◆ **TASK GOAL**:
Restrict the output to the lines below starting at the one that contains "Turn this picture" and ending at the one that contains "flange_rib = 4.5", and restate them word for word, both ends included.

◆ **PROVIDED MATERIAL**:
____________________
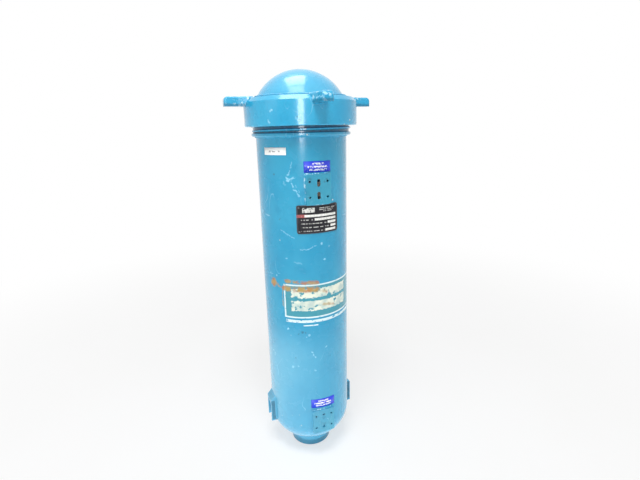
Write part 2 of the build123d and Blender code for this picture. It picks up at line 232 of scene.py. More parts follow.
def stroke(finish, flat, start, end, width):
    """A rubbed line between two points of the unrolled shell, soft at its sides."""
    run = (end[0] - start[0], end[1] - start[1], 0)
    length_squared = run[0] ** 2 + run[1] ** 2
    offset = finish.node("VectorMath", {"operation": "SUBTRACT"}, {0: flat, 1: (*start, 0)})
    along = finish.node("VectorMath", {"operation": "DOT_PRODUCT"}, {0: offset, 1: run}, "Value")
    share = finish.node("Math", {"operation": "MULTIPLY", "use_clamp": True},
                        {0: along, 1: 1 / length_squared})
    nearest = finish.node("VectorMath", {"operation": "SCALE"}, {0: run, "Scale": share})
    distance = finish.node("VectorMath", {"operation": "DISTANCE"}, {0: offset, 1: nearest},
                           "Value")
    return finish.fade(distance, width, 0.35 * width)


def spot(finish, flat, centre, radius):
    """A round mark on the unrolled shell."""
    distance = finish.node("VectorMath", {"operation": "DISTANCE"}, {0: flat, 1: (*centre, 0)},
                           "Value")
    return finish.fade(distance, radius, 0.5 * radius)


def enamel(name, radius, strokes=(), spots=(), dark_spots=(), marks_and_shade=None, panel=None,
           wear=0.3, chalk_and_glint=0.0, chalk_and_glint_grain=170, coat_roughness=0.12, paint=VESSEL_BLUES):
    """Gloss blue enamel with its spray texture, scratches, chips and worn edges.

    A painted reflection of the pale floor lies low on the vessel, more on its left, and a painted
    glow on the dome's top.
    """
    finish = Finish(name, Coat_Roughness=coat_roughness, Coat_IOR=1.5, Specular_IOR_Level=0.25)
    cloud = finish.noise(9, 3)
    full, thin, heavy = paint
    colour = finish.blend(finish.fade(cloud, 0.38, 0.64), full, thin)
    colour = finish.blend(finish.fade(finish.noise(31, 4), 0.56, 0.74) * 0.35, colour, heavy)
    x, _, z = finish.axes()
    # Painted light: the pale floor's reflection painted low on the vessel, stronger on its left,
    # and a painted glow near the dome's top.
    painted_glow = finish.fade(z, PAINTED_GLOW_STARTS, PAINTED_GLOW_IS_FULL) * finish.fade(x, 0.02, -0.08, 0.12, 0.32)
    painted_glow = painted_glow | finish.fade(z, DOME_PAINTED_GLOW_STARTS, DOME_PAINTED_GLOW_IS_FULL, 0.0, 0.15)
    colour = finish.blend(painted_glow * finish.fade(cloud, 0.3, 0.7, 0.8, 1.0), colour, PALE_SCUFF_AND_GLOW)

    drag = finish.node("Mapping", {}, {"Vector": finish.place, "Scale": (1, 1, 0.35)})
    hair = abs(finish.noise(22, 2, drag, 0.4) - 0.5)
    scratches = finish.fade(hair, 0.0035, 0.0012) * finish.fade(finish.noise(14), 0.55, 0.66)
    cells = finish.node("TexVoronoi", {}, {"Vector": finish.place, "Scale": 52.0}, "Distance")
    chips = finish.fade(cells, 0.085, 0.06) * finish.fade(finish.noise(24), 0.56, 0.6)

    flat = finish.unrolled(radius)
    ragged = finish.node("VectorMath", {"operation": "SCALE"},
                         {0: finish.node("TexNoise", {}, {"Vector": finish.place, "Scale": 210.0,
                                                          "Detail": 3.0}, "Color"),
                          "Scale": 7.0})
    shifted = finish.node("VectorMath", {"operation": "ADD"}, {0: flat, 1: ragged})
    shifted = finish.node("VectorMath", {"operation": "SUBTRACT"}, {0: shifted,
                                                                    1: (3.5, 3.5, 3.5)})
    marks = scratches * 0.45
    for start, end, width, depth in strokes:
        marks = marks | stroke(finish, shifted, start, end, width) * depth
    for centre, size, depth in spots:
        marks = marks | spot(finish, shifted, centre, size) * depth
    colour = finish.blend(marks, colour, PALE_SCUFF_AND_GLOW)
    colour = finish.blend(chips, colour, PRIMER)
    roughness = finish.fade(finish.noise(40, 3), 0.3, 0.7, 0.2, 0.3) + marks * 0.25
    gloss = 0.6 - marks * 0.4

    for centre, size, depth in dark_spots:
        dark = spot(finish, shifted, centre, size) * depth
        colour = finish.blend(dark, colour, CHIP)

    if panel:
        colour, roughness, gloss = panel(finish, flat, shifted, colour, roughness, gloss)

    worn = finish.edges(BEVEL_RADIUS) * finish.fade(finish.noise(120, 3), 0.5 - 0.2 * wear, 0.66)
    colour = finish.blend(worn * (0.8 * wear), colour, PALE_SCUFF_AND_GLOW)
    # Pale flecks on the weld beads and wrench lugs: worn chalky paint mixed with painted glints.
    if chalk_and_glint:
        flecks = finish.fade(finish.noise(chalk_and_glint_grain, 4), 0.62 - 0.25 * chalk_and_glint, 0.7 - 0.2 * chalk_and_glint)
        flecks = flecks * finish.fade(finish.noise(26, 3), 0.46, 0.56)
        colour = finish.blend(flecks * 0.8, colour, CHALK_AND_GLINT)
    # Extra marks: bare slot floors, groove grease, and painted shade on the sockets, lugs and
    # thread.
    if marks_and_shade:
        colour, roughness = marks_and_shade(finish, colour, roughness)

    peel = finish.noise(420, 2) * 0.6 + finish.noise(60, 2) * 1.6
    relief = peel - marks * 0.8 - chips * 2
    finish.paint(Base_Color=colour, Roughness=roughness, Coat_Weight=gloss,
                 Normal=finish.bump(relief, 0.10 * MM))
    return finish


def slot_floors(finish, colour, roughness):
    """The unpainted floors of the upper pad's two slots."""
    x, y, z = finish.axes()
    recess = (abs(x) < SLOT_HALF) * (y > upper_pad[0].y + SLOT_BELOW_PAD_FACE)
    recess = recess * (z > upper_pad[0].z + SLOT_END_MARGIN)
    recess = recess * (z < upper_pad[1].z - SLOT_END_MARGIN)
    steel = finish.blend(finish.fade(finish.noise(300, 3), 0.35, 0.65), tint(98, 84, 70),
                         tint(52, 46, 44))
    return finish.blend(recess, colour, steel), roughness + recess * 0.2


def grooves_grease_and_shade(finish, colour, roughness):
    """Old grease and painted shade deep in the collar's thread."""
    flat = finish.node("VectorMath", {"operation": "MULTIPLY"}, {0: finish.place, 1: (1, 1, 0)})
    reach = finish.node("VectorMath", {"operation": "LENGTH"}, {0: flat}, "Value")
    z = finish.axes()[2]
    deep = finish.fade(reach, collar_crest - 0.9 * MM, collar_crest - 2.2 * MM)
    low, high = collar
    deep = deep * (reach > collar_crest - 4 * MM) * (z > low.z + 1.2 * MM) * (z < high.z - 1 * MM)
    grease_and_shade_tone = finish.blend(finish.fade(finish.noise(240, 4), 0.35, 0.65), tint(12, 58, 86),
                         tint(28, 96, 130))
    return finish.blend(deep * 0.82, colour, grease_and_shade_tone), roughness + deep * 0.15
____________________
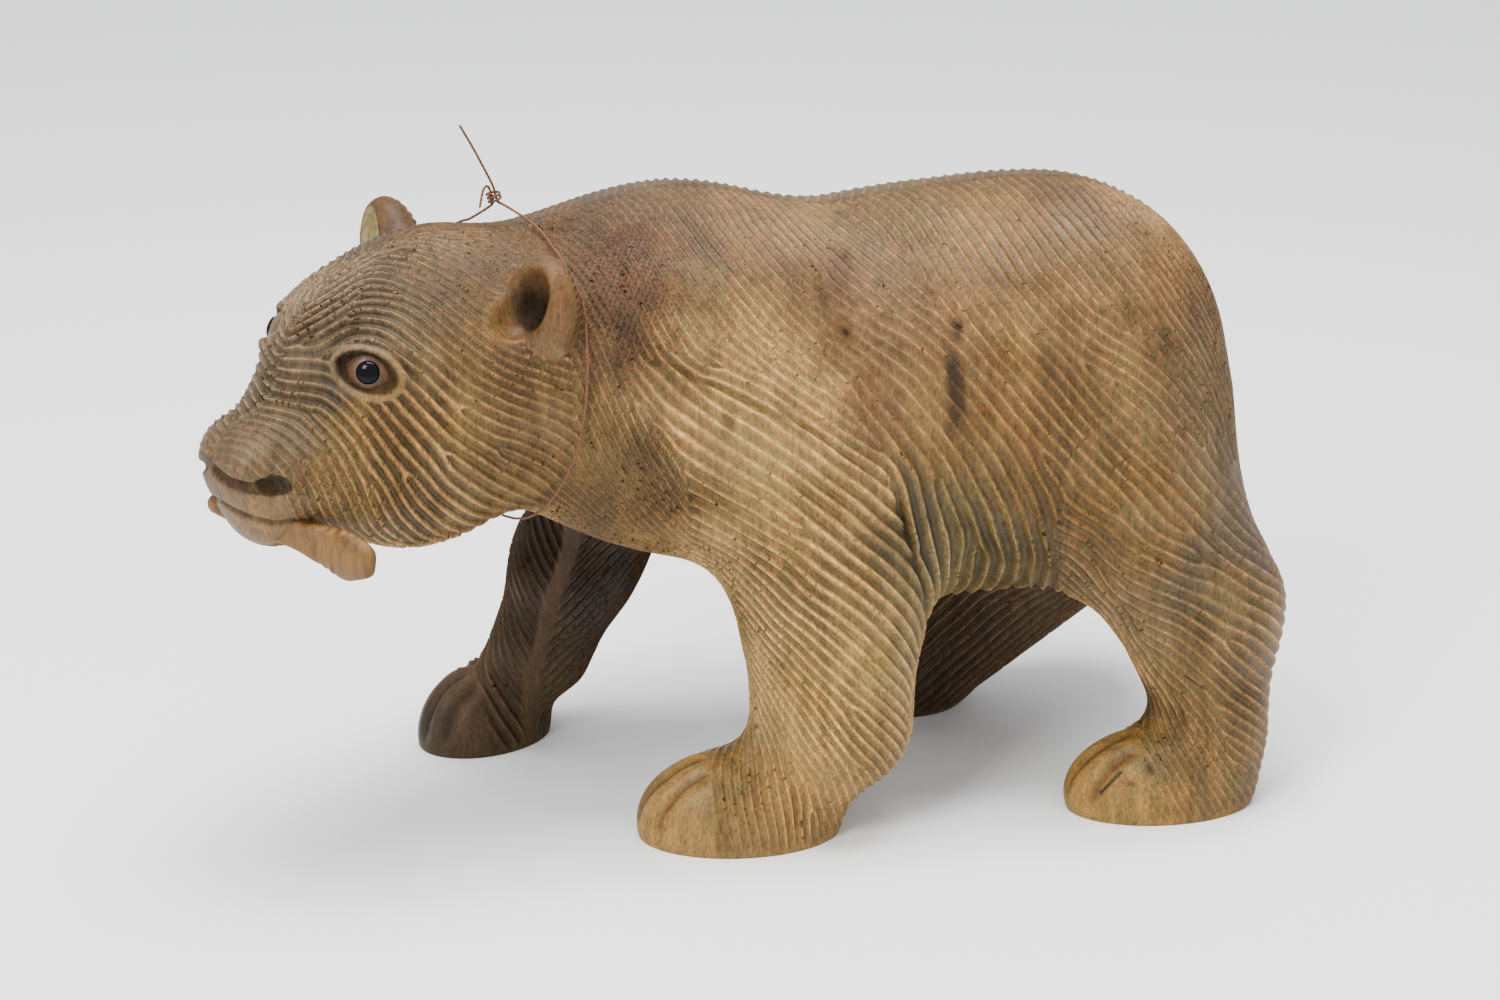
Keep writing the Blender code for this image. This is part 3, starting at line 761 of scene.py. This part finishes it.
____________________
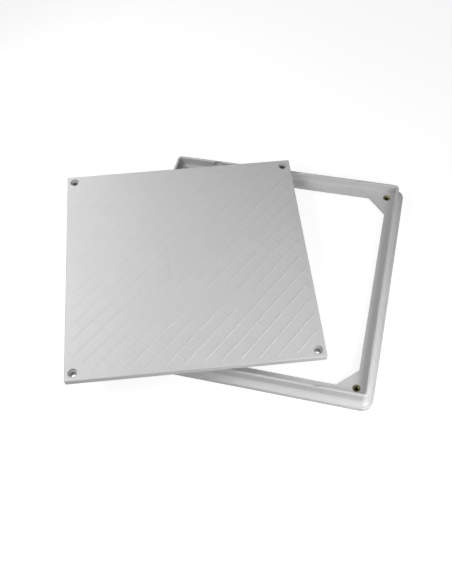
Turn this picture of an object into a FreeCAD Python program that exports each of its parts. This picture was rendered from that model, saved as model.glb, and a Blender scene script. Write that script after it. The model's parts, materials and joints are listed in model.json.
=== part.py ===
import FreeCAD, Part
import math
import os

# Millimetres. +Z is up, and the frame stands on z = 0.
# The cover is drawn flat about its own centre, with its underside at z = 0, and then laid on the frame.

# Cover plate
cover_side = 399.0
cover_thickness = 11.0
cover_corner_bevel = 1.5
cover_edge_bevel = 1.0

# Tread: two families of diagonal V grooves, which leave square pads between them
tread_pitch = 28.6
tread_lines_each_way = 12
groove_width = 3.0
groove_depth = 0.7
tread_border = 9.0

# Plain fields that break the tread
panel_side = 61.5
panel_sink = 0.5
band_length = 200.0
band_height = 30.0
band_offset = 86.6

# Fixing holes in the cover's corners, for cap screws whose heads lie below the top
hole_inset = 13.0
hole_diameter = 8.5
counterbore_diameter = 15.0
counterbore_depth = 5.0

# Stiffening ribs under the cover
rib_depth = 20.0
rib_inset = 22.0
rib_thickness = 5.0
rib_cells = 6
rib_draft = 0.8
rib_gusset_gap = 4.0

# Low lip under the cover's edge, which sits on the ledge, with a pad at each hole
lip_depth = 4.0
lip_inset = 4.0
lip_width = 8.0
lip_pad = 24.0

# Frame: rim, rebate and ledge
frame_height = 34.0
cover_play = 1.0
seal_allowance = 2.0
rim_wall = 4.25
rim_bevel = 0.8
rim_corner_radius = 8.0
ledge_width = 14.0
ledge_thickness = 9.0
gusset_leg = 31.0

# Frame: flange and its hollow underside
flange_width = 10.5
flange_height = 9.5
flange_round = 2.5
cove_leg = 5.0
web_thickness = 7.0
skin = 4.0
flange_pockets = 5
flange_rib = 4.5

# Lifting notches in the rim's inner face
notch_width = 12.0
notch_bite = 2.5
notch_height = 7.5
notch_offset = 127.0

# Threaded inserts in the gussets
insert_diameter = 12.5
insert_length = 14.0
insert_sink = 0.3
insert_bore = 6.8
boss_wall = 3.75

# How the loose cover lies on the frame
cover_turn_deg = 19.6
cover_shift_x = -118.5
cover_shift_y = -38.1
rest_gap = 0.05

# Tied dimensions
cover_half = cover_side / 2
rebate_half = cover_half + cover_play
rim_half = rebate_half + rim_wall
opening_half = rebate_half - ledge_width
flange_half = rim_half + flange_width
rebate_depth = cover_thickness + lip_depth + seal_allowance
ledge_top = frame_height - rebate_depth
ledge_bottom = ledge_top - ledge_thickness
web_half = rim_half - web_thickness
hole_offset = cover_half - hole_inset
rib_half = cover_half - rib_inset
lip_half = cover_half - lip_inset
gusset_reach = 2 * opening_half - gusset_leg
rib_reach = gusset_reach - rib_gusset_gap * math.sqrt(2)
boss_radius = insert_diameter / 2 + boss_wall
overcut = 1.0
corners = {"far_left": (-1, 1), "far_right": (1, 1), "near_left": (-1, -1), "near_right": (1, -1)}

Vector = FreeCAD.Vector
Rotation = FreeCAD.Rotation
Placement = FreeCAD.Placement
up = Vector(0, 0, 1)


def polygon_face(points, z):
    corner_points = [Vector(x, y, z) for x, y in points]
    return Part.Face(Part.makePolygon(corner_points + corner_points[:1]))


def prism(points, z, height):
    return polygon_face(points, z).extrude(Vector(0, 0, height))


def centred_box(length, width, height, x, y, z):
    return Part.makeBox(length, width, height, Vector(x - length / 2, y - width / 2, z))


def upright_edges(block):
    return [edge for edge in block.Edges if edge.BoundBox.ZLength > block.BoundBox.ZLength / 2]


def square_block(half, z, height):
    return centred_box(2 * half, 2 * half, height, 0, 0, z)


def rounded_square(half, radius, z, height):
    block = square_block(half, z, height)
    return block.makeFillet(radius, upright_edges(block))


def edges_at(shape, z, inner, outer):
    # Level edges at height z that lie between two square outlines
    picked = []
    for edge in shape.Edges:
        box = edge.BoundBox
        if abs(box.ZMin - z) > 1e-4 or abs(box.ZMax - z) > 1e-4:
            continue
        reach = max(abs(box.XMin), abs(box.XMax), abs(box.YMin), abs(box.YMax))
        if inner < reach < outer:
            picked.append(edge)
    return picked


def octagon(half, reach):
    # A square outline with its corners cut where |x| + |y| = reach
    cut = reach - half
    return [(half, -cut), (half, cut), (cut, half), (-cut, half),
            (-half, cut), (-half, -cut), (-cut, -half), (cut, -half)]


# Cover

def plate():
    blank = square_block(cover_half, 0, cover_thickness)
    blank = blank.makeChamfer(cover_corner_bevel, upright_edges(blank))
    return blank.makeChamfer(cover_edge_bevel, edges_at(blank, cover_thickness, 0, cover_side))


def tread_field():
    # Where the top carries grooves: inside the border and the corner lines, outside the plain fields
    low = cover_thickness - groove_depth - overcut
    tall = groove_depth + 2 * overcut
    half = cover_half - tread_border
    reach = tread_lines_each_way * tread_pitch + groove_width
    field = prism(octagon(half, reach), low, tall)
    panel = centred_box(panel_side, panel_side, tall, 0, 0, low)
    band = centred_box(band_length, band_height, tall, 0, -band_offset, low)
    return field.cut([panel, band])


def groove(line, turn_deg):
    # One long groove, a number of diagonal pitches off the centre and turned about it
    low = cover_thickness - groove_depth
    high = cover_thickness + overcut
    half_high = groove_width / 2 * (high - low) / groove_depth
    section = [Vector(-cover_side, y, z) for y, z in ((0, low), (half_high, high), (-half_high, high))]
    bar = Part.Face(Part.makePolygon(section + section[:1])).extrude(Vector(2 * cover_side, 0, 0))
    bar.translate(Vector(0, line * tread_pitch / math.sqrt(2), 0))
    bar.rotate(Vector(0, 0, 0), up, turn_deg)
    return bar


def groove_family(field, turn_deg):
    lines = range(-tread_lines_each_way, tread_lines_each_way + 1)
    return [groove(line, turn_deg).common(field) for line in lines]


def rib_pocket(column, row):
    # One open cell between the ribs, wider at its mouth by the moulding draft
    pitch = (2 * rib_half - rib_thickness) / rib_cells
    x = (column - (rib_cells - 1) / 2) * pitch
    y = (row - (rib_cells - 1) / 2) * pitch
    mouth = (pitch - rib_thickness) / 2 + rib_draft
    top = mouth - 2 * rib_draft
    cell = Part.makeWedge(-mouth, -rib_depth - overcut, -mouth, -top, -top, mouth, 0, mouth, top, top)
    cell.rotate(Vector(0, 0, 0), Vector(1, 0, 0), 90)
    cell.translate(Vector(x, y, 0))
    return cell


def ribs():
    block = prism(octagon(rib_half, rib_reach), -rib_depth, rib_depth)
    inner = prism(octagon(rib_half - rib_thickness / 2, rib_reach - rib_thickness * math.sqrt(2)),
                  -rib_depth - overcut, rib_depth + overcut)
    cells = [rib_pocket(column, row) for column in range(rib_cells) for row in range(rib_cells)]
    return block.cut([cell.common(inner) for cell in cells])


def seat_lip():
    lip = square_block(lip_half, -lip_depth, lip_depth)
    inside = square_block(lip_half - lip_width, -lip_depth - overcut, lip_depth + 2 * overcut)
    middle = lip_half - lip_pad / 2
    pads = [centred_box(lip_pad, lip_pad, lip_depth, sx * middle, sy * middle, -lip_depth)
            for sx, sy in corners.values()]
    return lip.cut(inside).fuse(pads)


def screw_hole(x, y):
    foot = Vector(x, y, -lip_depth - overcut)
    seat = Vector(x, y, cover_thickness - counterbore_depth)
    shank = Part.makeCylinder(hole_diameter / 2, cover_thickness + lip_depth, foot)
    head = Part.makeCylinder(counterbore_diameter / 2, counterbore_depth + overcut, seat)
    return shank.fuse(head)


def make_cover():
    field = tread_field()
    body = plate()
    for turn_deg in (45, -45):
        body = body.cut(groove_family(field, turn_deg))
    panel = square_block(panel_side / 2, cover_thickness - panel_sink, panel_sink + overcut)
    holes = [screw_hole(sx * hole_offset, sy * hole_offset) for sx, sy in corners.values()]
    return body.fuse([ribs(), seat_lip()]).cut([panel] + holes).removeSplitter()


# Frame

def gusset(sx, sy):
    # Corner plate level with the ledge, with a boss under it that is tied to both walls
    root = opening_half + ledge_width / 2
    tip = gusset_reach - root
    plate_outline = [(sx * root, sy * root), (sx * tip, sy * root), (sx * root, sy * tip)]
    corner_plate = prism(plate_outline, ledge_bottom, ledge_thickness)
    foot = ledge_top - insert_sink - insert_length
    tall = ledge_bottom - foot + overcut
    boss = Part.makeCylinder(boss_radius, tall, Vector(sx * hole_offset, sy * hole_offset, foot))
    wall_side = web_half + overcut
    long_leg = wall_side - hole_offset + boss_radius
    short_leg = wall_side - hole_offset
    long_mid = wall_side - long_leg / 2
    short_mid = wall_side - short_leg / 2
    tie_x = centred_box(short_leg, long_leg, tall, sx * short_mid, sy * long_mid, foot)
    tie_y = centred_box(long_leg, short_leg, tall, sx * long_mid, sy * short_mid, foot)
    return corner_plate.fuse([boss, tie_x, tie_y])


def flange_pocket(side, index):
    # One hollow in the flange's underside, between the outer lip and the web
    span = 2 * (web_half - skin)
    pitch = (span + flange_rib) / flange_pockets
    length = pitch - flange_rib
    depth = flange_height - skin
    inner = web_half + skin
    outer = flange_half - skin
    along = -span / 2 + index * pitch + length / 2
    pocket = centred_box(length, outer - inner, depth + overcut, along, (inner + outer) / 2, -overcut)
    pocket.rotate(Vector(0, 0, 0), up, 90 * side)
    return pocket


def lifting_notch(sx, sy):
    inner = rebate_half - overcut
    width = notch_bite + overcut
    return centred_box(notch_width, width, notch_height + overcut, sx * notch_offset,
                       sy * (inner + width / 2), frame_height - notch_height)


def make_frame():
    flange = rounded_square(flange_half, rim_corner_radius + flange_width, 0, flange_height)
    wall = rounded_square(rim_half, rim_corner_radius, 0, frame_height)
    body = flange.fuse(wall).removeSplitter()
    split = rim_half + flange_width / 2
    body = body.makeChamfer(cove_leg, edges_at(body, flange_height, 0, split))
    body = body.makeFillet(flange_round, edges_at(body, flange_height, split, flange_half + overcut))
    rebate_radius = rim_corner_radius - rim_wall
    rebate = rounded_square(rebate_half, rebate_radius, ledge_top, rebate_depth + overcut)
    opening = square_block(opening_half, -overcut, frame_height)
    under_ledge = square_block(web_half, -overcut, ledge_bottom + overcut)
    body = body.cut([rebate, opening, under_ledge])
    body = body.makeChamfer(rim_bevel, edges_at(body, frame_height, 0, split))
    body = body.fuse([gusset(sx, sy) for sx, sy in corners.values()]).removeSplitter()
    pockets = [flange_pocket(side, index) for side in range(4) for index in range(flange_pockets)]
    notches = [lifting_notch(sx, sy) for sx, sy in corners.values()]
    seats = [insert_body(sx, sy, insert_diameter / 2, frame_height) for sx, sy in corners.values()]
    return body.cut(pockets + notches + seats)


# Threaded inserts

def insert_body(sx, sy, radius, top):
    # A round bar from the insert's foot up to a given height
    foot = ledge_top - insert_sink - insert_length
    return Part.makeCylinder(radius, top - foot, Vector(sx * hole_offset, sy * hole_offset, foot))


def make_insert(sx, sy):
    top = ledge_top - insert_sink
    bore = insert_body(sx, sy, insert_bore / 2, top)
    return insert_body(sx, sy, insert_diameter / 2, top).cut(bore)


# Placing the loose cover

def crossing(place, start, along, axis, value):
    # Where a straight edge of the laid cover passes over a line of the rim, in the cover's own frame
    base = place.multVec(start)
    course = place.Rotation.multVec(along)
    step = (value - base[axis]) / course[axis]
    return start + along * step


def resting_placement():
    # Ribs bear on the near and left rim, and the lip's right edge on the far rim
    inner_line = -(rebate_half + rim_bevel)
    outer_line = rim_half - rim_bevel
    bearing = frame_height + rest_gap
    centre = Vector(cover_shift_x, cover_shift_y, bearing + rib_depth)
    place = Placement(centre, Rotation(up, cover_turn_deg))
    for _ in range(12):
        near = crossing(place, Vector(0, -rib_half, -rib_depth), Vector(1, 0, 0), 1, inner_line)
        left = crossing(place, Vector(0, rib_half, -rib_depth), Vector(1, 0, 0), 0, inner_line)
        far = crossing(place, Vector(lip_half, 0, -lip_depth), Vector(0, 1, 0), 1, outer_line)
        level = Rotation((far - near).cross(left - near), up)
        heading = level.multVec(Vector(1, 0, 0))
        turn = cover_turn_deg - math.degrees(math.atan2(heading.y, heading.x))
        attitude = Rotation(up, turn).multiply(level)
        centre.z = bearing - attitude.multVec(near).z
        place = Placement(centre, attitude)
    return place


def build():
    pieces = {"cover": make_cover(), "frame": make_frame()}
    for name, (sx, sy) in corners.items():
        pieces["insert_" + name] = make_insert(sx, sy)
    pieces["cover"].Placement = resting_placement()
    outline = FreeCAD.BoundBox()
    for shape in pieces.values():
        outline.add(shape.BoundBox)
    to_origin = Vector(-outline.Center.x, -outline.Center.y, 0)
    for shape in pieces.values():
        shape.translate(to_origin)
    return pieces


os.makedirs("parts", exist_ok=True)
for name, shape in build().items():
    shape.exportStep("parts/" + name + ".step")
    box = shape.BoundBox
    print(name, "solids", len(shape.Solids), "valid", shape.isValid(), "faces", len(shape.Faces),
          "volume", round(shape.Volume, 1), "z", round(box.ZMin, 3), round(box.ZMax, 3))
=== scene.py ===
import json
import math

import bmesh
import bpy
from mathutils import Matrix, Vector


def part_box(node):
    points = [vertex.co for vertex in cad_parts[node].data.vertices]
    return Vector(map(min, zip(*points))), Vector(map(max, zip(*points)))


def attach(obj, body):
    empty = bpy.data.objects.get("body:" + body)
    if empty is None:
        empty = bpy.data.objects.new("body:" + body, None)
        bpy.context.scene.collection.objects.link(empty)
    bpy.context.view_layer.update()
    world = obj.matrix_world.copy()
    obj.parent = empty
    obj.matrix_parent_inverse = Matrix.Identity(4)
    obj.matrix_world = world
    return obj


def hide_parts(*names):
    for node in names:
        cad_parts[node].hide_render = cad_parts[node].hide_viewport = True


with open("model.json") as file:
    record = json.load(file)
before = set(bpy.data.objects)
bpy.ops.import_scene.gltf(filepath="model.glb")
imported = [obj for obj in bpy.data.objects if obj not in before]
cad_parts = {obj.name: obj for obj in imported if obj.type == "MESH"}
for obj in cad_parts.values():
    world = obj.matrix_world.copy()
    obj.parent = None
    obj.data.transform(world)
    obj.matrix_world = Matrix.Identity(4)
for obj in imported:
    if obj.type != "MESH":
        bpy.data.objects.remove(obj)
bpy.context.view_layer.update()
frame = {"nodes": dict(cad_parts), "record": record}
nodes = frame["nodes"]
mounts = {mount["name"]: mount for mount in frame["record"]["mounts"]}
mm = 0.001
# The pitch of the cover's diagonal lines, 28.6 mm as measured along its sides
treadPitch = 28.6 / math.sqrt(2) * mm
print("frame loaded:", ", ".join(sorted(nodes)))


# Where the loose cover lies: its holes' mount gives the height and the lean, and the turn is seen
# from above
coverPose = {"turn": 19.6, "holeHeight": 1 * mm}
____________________
◆ **COMPLETED EXERCISE**:
Turn this picture of an object into a FreeCAD Python program that exports each of its parts. This picture was rendered from that model, saved as model.glb, and a Blender scene script. Write that script after it. The model's parts, materials and joints are listed in model.json.
=== part.py ===
import FreeCAD, Part
import math
import os

# Millimetres. +Z is up, and the frame stands on z = 0.
# The cover is drawn flat about its own centre, with its underside at z = 0, and then laid on the frame.

# Cover plate
cover_side = 399.0
cover_thickness = 11.0
cover_corner_bevel = 1.5
cover_edge_bevel = 1.0

# Tread: two families of diagonal V grooves, which leave square pads between them
tread_pitch = 28.6
tread_lines_each_way = 12
groove_width = 3.0
groove_depth = 0.7
tread_border = 9.0

# Plain fields that break the tread
panel_side = 61.5
panel_sink = 0.5
band_length = 200.0
band_height = 30.0
band_offset = 86.6

# Fixing holes in the cover's corners, for cap screws whose heads lie below the top
hole_inset = 13.0
hole_diameter = 8.5
counterbore_diameter = 15.0
counterbore_depth = 5.0

# Stiffening ribs under the cover
rib_depth = 20.0
rib_inset = 22.0
rib_thickness = 5.0
rib_cells = 6
rib_draft = 0.8
rib_gusset_gap = 4.0

# Low lip under the cover's edge, which sits on the ledge, with a pad at each hole
lip_depth = 4.0
lip_inset = 4.0
lip_width = 8.0
lip_pad = 24.0

# Frame: rim, rebate and ledge
frame_height = 34.0
cover_play = 1.0
seal_allowance = 2.0
rim_wall = 4.25
rim_bevel = 0.8
rim_corner_radius = 8.0
ledge_width = 14.0
ledge_thickness = 9.0
gusset_leg = 31.0

# Frame: flange and its hollow underside
flange_width = 10.5
flange_height = 9.5
flange_round = 2.5
cove_leg = 5.0
web_thickness = 7.0
skin = 4.0
flange_pockets = 5
flange_rib = 4.5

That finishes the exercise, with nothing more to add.